Creative Dundee

Blog: Layers of Human Connection

Our blog series regularly invites guests to share their thoughts on different aspects of life in Dundee, their own practice and anything in between. Erin Farley is the Library & Information Officer for Local History at Dundee Libraries. She works with communities around the city to share stories and ideas about the city’s history, landscape, memory and people, and is particularly interested in the power of creative histories and traditional storytelling.


We are at once physically constrained in a very specific place, and completely unbounded by it. I can have after-work drinks with friends in Edinburgh and London at the same time, then moments later attend storytelling sessions in Ireland. Twitter delivers constant newsflashes of hope and despair from across the world. Everything is happening at once, and yet I have seen little of the city for days except the boarded-up pub and café opposite my window. I can’t walk much further than the medieval boundaries of Dundee without worrying this might be beyond the scope of my permitted ‘local area’.

What is the point of a local historian in a modern pandemic? Especially one who has spent most of their career focusing on the face to face of oral history, reminiscence and storytelling.

As many have pointed out, this isn’t the first time something like this has happened. It’s almost too obvious: history repeating itself. Internet folklore quickly seized on the idea that there has been a viral pandemic in the twentieth year of every century since 1720. In reality, there is no neat pattern, but there is a far longer history of outbreaks as fast and as boundary-defying as the internet, always accompanied by news, rumours, stories which mutate along with the disease itself.

In late 1866, the fourth cholera epidemic of the nineteenth century hit Scotland. The Dundee newspapers daily reported death figures for here and across the world. This was not a virus but a bacterial illness, carried in water, but it was similarly contagious. The village of Methilhill in Fife was struck hard by the illness. On the 27th November 1866, the Dundee Courier reported that all families who had the means to do so had abandoned the village. One family attempted to escape to Cowdenbeath, only to be shunned and driven out again by the community there, fearing they would spread the disease.

The following week, a poem by a Methilhill writer using the pseudonym ‘Justitia’ appeared in the People’s Journal.  It has also been recently anthologised, in Kirstie Blair’s 2016 Poets of the People’s Journal. Titled “The Plague-Stricken Village,” it is a poem deeply tied to its time and place, both in content and form.
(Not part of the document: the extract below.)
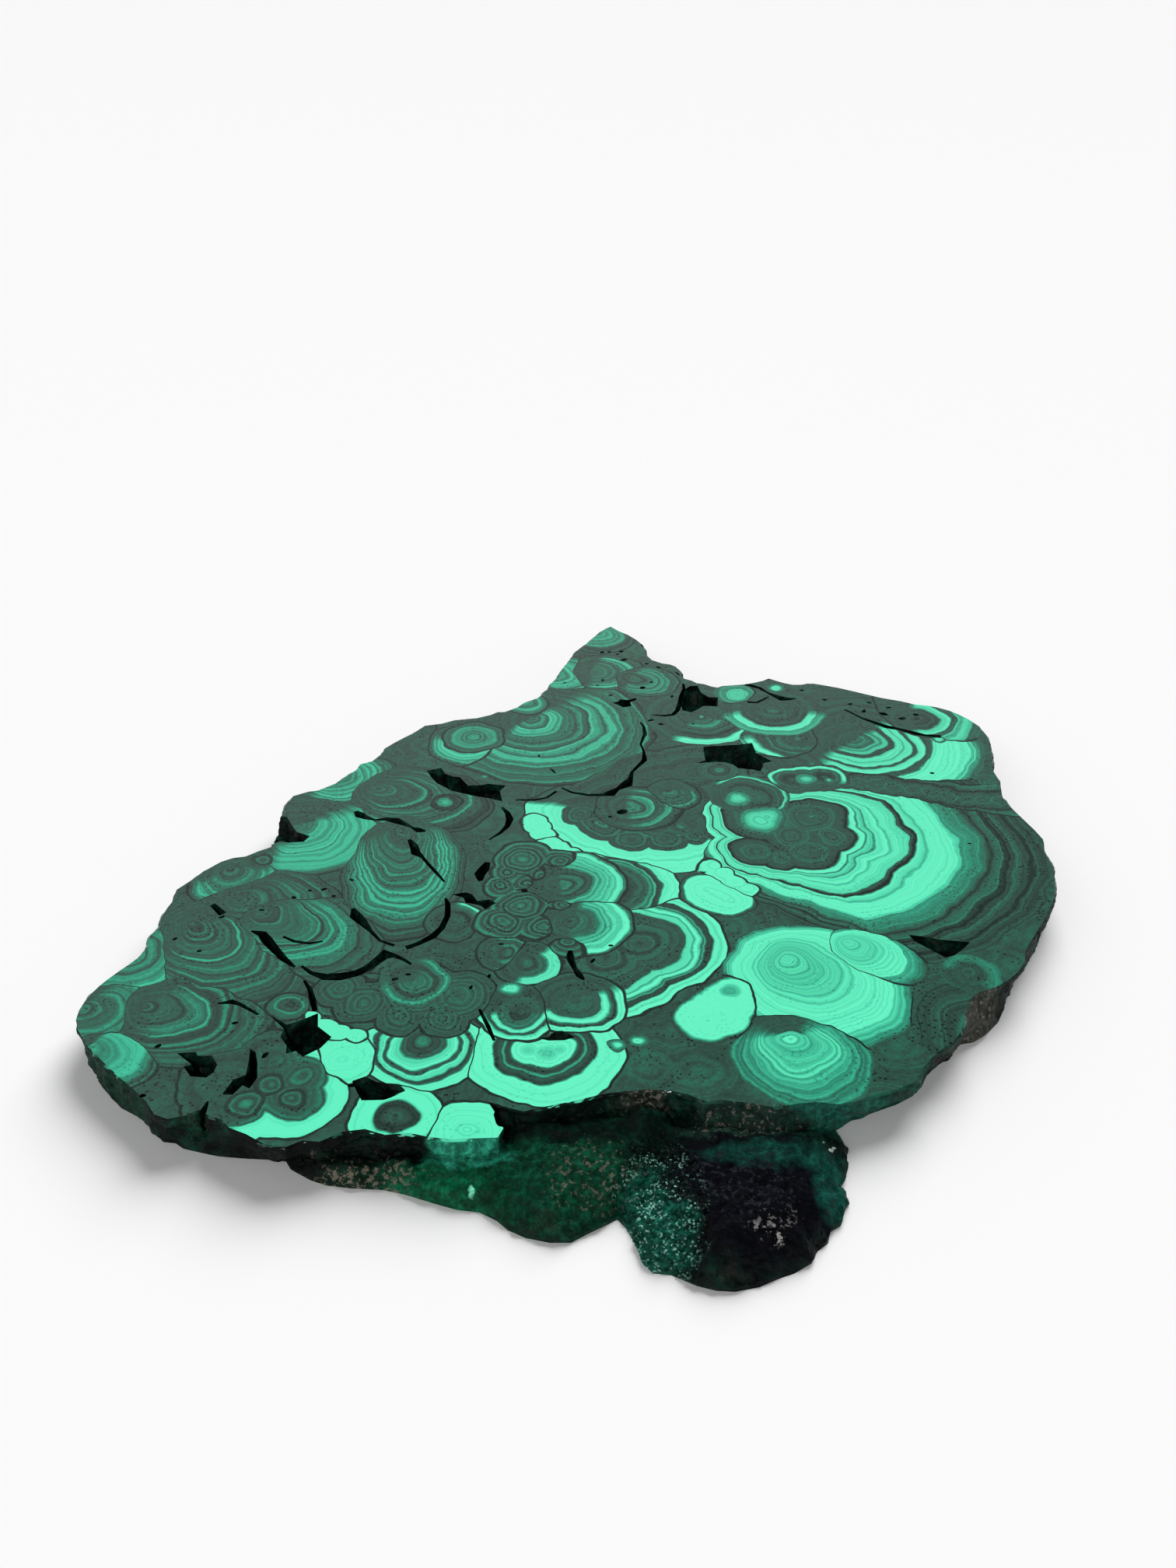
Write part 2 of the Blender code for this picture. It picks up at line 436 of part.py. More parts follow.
def crack_mesh(name, depth, line):
    """A cutter for a crack: a strip of changing width along a line, narrower as it goes down."""
    centres = [Vector((x, y)) for x, y, _ in line]
    widths = [width for _, _, width in line]
    levels = [(THICKNESS - share * depth, reach) for share, reach in CRACK_LEVELS]
    levels.append((THICKNESS + CUTTER_RISE, CUTTER_FLARE))
    rings = []
    for height, share in levels:
        left = []
        right = []
        for index, centre in enumerate(centres):
            ahead = centres[min(index + 1, len(centres) - 1)]
            behind = centres[max(index - 1, 0)]
            run = (ahead - behind).normalized()
            across = Vector((-run.y, run.x)) * (0.5 * widths[index] * share)
            left.append((centre.x + across.x, centre.y + across.y, height))
            right.append((centre.x - across.x, centre.y - across.y, height))
        rings.append(right + list(reversed(left)))
    return ring_mesh(name, rings)


def hollow_mesh(name, centre, halves, turn):
    """A cutter for a hollow under the edge of the face: a stretched round body."""
    shape = bmesh.new()
    bmesh.ops.create_icosphere(shape, subdivisions=2, radius=1.0)
    stretch = Matrix.Diagonal((*halves, 1.0))
    place = Matrix.Translation(centre) @ Matrix.Rotation(math.radians(turn), 4, "Z") @ stretch
    bmesh.ops.transform(shape, matrix=Matrix.Scale(MM, 4) @ place, verts=shape.verts)
    mesh = bpy.data.meshes.new(name)
    shape.to_mesh(mesh)
    shape.free()
    return mesh


def add_object(name, mesh):
    """Link a new object with this mesh to the scene."""
    item = bpy.data.objects.new(name, mesh)
    bpy.context.scene.collection.objects.link(item)
    return item


def add_guide(name, mesh):
    """An object that only shapes another one, so it is drawn as wires and isn't part of the slab."""
    guide = add_object(name, mesh)
    guide.hide_render = True
    guide.display_type = "WIRE"
    return guide


def combine(target, guide, operation):
    """Put a Boolean modifier with this guide on the target."""
    step = target.modifiers.new(guide.name, "BOOLEAN")
    step.operation = operation
    step.solver = "EXACT"
    step.object = guide


def malachite_material():
    """Polished malachite, in the mean colour of the face."""
    material = bpy.data.materials.new("polished_malachite")
    material.use_nodes = True
    surface = material.node_tree.nodes["Principled BSDF"]
    surface.inputs["Base Color"].default_value = FACE_COLOUR
    surface.inputs["Roughness"].default_value = 0.12
    surface.inputs["Metallic"].default_value = 0.0
    return material


def box_centre(mesh):
    """The middle of a mesh's bounding box in plan, in metres."""
    xs = [vertex.co.x for vertex in mesh.vertices]
    ys = [vertex.co.y for vertex in mesh.vertices]
    return Vector(((min(xs) + max(xs)) / 2, (min(ys) + max(ys)) / 2, 0))


def build_slab():
    """Join the slab and its front skin, cut the hollows, and settle the origin."""
    slab = add_object("malachite_slab", slab_mesh())
    combine(slab, add_guide("front_skin", skin_mesh()), "UNION")
    for name, (centre, halves, turn) in HOLLOWS.items():
        combine(slab, add_guide(name, hollow_mesh(name, centre, halves, turn)), "DIFFERENCE")
    for name, (depth, mouth) in PITS.items():
        combine(slab, add_guide(name, pit_mesh(name, depth, mouth)), "DIFFERENCE")
    for name, (depth, line) in CRACKS.items():
        combine(slab, add_guide(name, crack_mesh(name, depth, line)), "DIFFERENCE")
    graph = bpy.context.evaluated_depsgraph_get()
    solid = bpy.data.meshes.new_from_object(slab.evaluated_get(graph))
    slab.modifiers.clear()
    slab.data = solid
    solid.transform(Matrix.Translation(-box_centre(solid)))
    solid.materials.clear()
    solid.materials.append(malachite_material())
    solid.shade_smooth()
    solid.set_sharp_from_angle(angle=math.radians(35))
    return slab


clear_scene()
build_slab()
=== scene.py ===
# %% [markdown]
# # A polished malachite slab
#
# This lesson dresses one part: a flat slice of malachite that lies on its sawn base. Its upper face is
# cut flat and polished, and shows the rings in which the mineral grew. Its sides are the mineral's own
# broken skin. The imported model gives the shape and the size, and the lesson adds the fine relief and
# the finishes.

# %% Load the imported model
import json
import math

import bmesh
import bpy
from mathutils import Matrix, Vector, noise

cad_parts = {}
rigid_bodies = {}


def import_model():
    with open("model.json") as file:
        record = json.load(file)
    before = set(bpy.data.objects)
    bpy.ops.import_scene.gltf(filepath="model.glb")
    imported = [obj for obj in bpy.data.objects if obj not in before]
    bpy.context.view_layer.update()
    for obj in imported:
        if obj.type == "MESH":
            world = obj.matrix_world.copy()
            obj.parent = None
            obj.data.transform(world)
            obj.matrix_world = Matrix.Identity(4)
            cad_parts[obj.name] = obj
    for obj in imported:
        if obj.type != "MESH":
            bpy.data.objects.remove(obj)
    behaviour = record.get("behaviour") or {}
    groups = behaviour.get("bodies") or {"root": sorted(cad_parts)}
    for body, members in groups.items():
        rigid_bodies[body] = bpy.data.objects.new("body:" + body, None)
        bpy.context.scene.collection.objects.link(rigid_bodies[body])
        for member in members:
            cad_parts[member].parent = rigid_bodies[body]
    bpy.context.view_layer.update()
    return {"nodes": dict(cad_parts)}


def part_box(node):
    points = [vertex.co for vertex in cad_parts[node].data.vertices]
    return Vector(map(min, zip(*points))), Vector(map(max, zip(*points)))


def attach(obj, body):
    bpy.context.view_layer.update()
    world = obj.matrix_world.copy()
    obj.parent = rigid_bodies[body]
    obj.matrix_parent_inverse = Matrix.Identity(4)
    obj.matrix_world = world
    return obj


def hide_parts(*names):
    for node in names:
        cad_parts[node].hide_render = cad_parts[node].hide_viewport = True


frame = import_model()
MM = 0.001    # a millimetre in Blender's metres
low_corner, high_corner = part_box("malachite_slab")
TOP = high_corner.z / MM    # height of the polished face, in mm

# %% [markdown]
# ## A plan of the slab
#
# Everything that lies on the slab is placed by one plan: millimetres to the right and to the back,
# with its zero near the middle of the face. The model's own zero is the middle of its box, a little
# beside that, so one small shift leads from the plan to the model.

# %% From the plan to the model
PLAN_SHIFT = Vector((0.407, 1.152, 0))    # in mm


def on_plan(x, y, z=0.0):
    """The point of the model, in metres, that a plan point in mm stands for."""
    return (Vector((x, y, z)) - PLAN_SHIFT) * MM


def only(piece):
    """Select this piece alone and make it the active one."""
    bpy.ops.object.select_all(action="DESELECT")
    piece.select_set(True)
    bpy.context.view_layer.objects.active = piece


print("the plan's zero lies at", tuple(on_plan(0, 0)), "in the model")

# %% [markdown]
# ## The slab's body
#
# The real slab is one grown piece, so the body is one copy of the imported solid. That solid arrives as
# loose triangles, and they are merged here into one skin before anything is cut or raised on it.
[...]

Can any stay this mighty plague

Or say from whence it springs,

Or wipe away its sad results,

The misery it brings?

The father here is left to mourn,

The mother’s heart to grieve,

And children orphans here are left,

A loss they can’t retrieve.


There is hope as well as mourning in Justitia’s poem. One verse encourages:

Wipe thou the tear, assuage the grief.

And cheer the drooping heart.

May all from this the lesson take,

To choose the “better part.”


The formal poem ends with a plea to those who have not lost a loved one to be thankful and the sound of an imagined infant’s cry, but a concluding note is also an important part of the piece. Justitia tells us that the population of Methilhill before cholera broke out was 403. At the time of writing, 67 had died, “being 16.4% of the population.”

Methilhill, badly hit as it was, was a tiny point in a network of cholera outbreaks. Tens of thousands of people died of the disease that year, and countless people felt as lost and desperate as Justitia. We can speculatively trace the local and international life the poem has had since its writing, its circulation around Fife and the rest of Scotland. Each newspaper passed around family members and friends, and many more were posted abroad to link emigrants with their birthplace. Perhaps Justitia never imagined their words lasting beyond that December, but their voice is here now, reprinted and shared again. Since Blair’s anthology was published in 2016, it has found a new layer of resonance to the modern reader.

Is it unusual to feel like you are living through history? Should we be on our best behaviour? The past five to ten years have – as the now-familiar online trope says – felt like we’re living through a series of Higher History questions in the making: “Discuss the role of creative media during the 2020 Covid-19 Pandemic. Extra marks for reference to pre-existing local press traditions.”

There are no simple answers to be had from the past just now. It’s hard to see where the lesson Justitia hoped we would learn is, beyond the simplest one – care for each other, in your home and across seas. Care is the most fundamental everyday work, whether it’s your job to make sure your community is fed, provided for and looked after in illness (thank you), or the important unpaid work of looking after families and dropping off shopping for neighbours.

Care is also writing and making something which – whether explicitly about these times or not – lets us be part of a community again. Reading, watching and listening to the things others have made is care too. Stories build up layers of human connection, in place but also across time. Whether or not we can see it happening we are all involved with each other. Keep going, cheer the drooping heart.